Напомним вкратце суть этих представлений. Культ Диониса был одним из аграрных культов умирающего-воскресающего божества (таковыми были египетский культ Озириса, финикийский – Адониса, греческий культ Деметры-Персефоны). Согласно мифу, дошедшему до нас в орфической традиции (а орфики предпочитали наиболее архаические варианты мифов), титаны разорвали маленького Диониса на части и пожрали его плоть, но Зевс возродил сына, зашив оставшееся от него сердце себе в бедро и заново выносив младенца. В соответствии с мифом разыгрывание страстей Диониса включало жертвоприношение с поеданием жертвы в память участи бога. Кровь и плоть, разделяемые между членами сообщества, причащали их жизненной силе растерзанного Диониса, а его сердце, зарытое в поле, должно было обеспечить новый урожай (очевидна символика сердца-зерна, которое, чтобы прорасти, должно сперва уйти в землю)[8]. Жертва представляла или Диониса (таково более распространенное мнение), или одновременно бога и его мнимого противника (К. Кереньи)[9]. Так или иначе, Дионис ассоциировался не просто с кровавой жертвой, а с сыроядением: «Одно из имен Диониса – Оместис – пожиратель сырого мяса»[10]. Поедалась ли человеческая или животная жертва (бык, козел – культовые животные Диониса), не так уж важно. Важно, что в дионисийском ритуале присутствовали три составляющие: рассказ, жертва, еда[11]. Именно эта триада лежит в основе трагедийного действа[12].
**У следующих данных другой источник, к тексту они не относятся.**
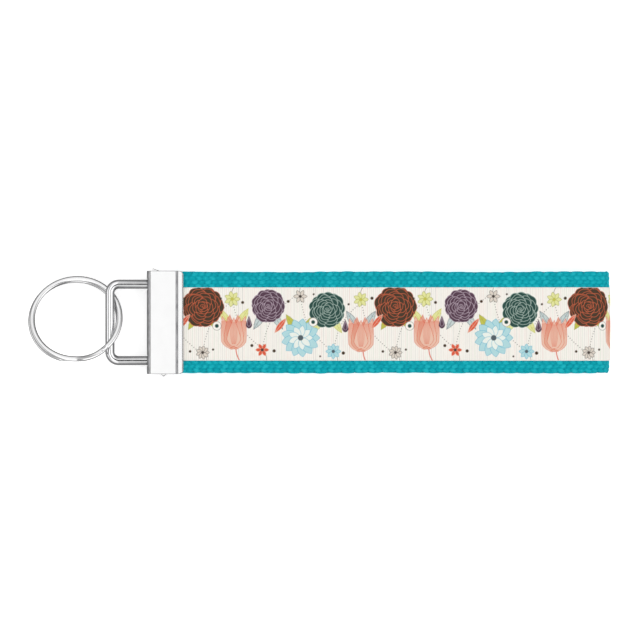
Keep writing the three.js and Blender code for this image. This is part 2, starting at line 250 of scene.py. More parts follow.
class Nodes:
    """Builds a node tree: a new material's, or one that is there."""

    def __init__(self, name, tree=None):
        if tree is None:
            self.material = bpy.data.materials.new(name)
            self.material.use_nodes = True
            tree = self.material.node_tree
            self.shader = tree.nodes["Principled BSDF"]
        self.tree = tree

    def add(self, kind, inputs=None, **settings):
        node = self.tree.nodes.new(kind)
        for key, value in settings.items():
            setattr(node, key, value)
        for key, value in (inputs or {}).items():
            self.put(node.inputs[key], value)
        return node

    def put(self, socket, value):
        if isinstance(value, bpy.types.NodeSocket):
            self.tree.links.new(value, socket)
        else:
            socket.default_value = value

    def set(self, **values):
        for key, value in values.items():
            self.put(self.shader.inputs[key.replace("_", " ")], value)

    def math(self, operation, a, b=0.5):
        return self.add("ShaderNodeMath", {0: a, 1: b}, operation=operation).outputs[0]

    def attribute(self, name, output):
        return self.add("ShaderNodeAttribute", attribute_name=name).outputs[output]

    def noise(self, vector, scale, detail=3.0, roughness=0.55):
        inputs = {"Vector": vector, "Scale": scale, "Detail": detail, "Roughness": roughness}
        return self.add("ShaderNodeTexNoise", inputs).outputs[0]

    def scaled(self, vector, scale):
        return self.add("ShaderNodeMapping", {"Vector": vector, "Scale": scale}).outputs[0]

    def span(self, value, low, high, to_low, to_high):
        inputs = {"Value": value, "From Min": low, "From Max": high}
        inputs |= {"To Min": to_low, "To Max": to_high}
        return self.add("ShaderNodeMapRange", inputs).outputs[0]

    def ramp(self, factor, stops):
        node = self.add("ShaderNodeValToRGB", {"Fac": factor})
        elements = node.color_ramp.elements
        while len(elements) < len(stops):
            elements.new(0.5)
        for element, (position, colour) in zip(elements, stops):
            element.position = position
            element.color = (*colour, 1)
        return node.outputs[0]

    def mix(self, factor, a, b, blend="MIX"):
        node = self.add("ShaderNodeMix", data_type="RGBA", blend_type=blend)
        self.put(node.inputs[0], factor)
        self.put(node.inputs[6], a)
        self.put(node.inputs[7], b)
        return node.outputs[2]

    def bump(self, height, distance, strength=1.0, normal=None):
        inputs = {"Height": height, "Distance": distance, "Strength": strength}
        if normal is not None:
            inputs["Normal"] = normal
        return self.add("ShaderNodeBump", inputs).outputs[0]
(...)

Версия Кереньи о двуединстве бога и его антагониста представляется тем более логичной, что она подтверждается разнообразными данными греческой культуры. На это двуединство указывают два эпитета Диониса: Загрей («зверолов», «ловец живой дичи») и Сабазий («спаситель», то есть бог, принесший себя в жертву ради спасения людей). Сюда же можно отнести и известный сюжет греческой вазописи «задрание травоядного хищником»: леопардом (или львом) козла (или быка) – все это традиционные воплощения Диониса. Здесь божество разделяется на жертву и жреца, а жертвоприношение оказывается средством воссоединения мнимо противоположных начал. Так проявляется диалектика греческого понятия Zωη´, непреходящей энергии жизни, беспрерывного порождения и уничтожения. Кровавая охота мыслится как часть бесконечного круговорота бытия, а смерть оказывается залогом вечной жизни. Хищник и травоядное, жертва и жрец соединяются в акте еды. Еда – средство передачи жизненной энергии. Zωη´ распадается на особи: на тех, кто ест, и тех, кого едят, – а после снова воссоединяется, и так без конца. В этой вечной трансформации материи ловец и дичь – маски единого бога, а значит, в мистерии Диониса изначально заложена абсолютная неизбежность снятия противоположностей.